Spin Transfer from a Ferromagnet into a Semiconductor through an Oxide barrier

TL;DR

This study investigates spin transfer in a Ni/Al2O3/n-doped Si system, revealing significant magnetoresistance at low temperatures and suggesting interface magnetic states, with a spin diffusion length of about 650 nm.

Contribution

It demonstrates spin transfer across an oxide barrier into a semiconductor and analyzes the magnetoresistance behavior in nanostructures at cryogenic temperatures.

Findings

75% magnetoresistance at 14K

Spin transfer occurs outside the tunnel resistance thresholds

Minimum resistance observed in antiparallel Ni configurations

Abstract

We present results on the magnetoresistance of the system Ni/Al203/n-doped Si/Al2O3/Ni in fabricated nanostructures.

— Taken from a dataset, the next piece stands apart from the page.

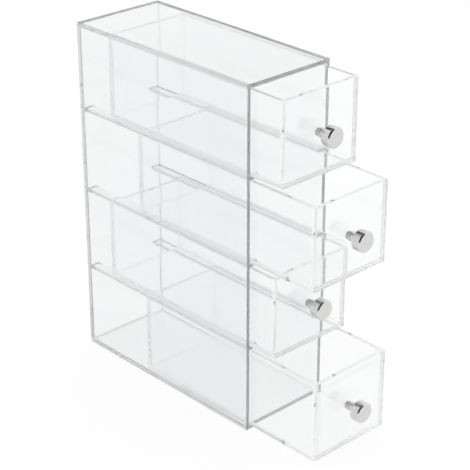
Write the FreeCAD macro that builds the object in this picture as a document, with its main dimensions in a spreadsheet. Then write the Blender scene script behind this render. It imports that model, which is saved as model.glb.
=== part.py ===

The results at temperature of 14K reveal a 75% magnetoresistance that decreases in value up to approximately 30K where the effect disappears. We observe minimum resistance in the antiparallel configurations of the source and drain of Ni. As a possibility, it seems to indicate the existence of a magnetic state at the Si/oxide interface. The average spin diffusion length obtained is of 650 nm approximately. Results are compared to the window of resistances that seems to exist between the tunnel barrier resistance and two threshold resistances but the spin transfer seems to work in the range and outside the two thresholds.